* **SET TASK**: Please quote every line word for word.

* **PROVIDED MATERIAL**:
'''

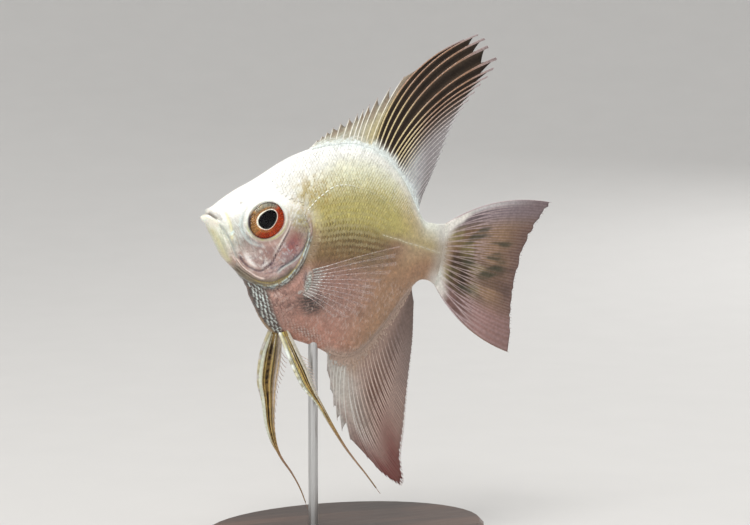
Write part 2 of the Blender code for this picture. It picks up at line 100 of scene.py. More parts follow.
OPERCLE_EDGE = ((16.4, 4.7), (18.0, 3.4), (19.0, 1.2), (19.2, -1.0), (18.8, -2.6), (18.0, -4.1),
                (16.9, -5.3), (15.6, -6.4), (14.6, -7.6))
BREAST_LINE = ((9.6, -9.9), (12.4, -13.3), (15.2, -16.4), (18.4, -18.4))
GILL_SLIT = ((17.6, 4.9), (19.4, 2.8), (20.1, 0.2), (19.9, -1.9), (19.3, -4.9), (18.4, -7.1),
             (16.9, -9.2), (14.7, -10.6), (11.9, -10.7), (9.6, -9.8), (8.2, -8.9))
LATERAL_UPPER = ((18.4, 4.3), (19.0, 5.1), (20.0, 6.5), (21.2, 7.7), (22.9, 9.2), (24.7, 9.9),
                 (26.3, 10.1), (28.0, 10.0), (30.0, 9.8), (32.0, 9.3), (34.6, 8.1), (37.2, 6.5))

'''

* **WRITTEN SOLUTION**:
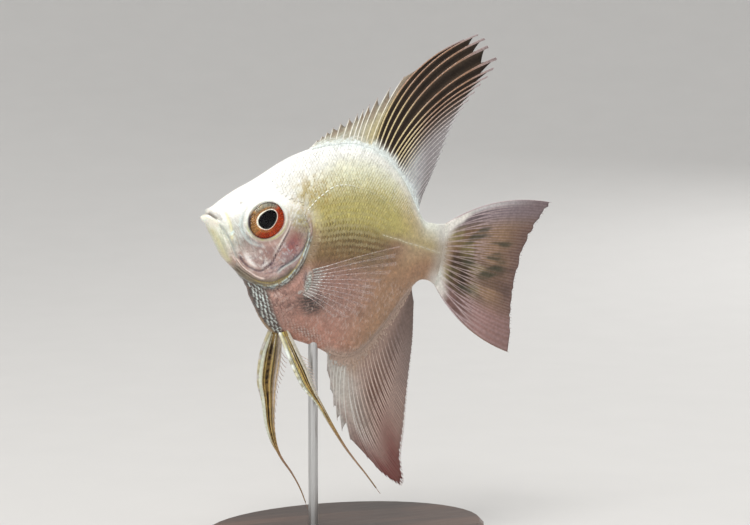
Write part 2 of the Blender code for this picture. It picks up at line 100 of scene.py. More parts follow.
OPERCLE_EDGE = ((16.4, 4.7), (18.0, 3.4), (19.0, 1.2), (19.2, -1.0), (18.8, -2.6), (18.0, -4.1),
                (16.9, -5.3), (15.6, -6.4), (14.6, -7.6))
BREAST_LINE = ((9.6, -9.9), (12.4, -13.3), (15.2, -16.4), (18.4, -18.4))
GILL_SLIT = ((17.6, 4.9), (19.4, 2.8), (20.1, 0.2), (19.9, -1.9), (19.3, -4.9), (18.4, -7.1),
             (16.9, -9.2), (14.7, -10.6), (11.9, -10.7), (9.6, -9.8), (8.2, -8.9))
LATERAL_UPPER = ((18.4, 4.3), (19.0, 5.1), (20.0, 6.5), (21.2, 7.7), (22.9, 9.2), (24.7, 9.9),
                 (26.3, 10.1), (28.0, 10.0), (30.0, 9.8), (32.0, 9.3), (34.6, 8.1), (37.2, 6.5))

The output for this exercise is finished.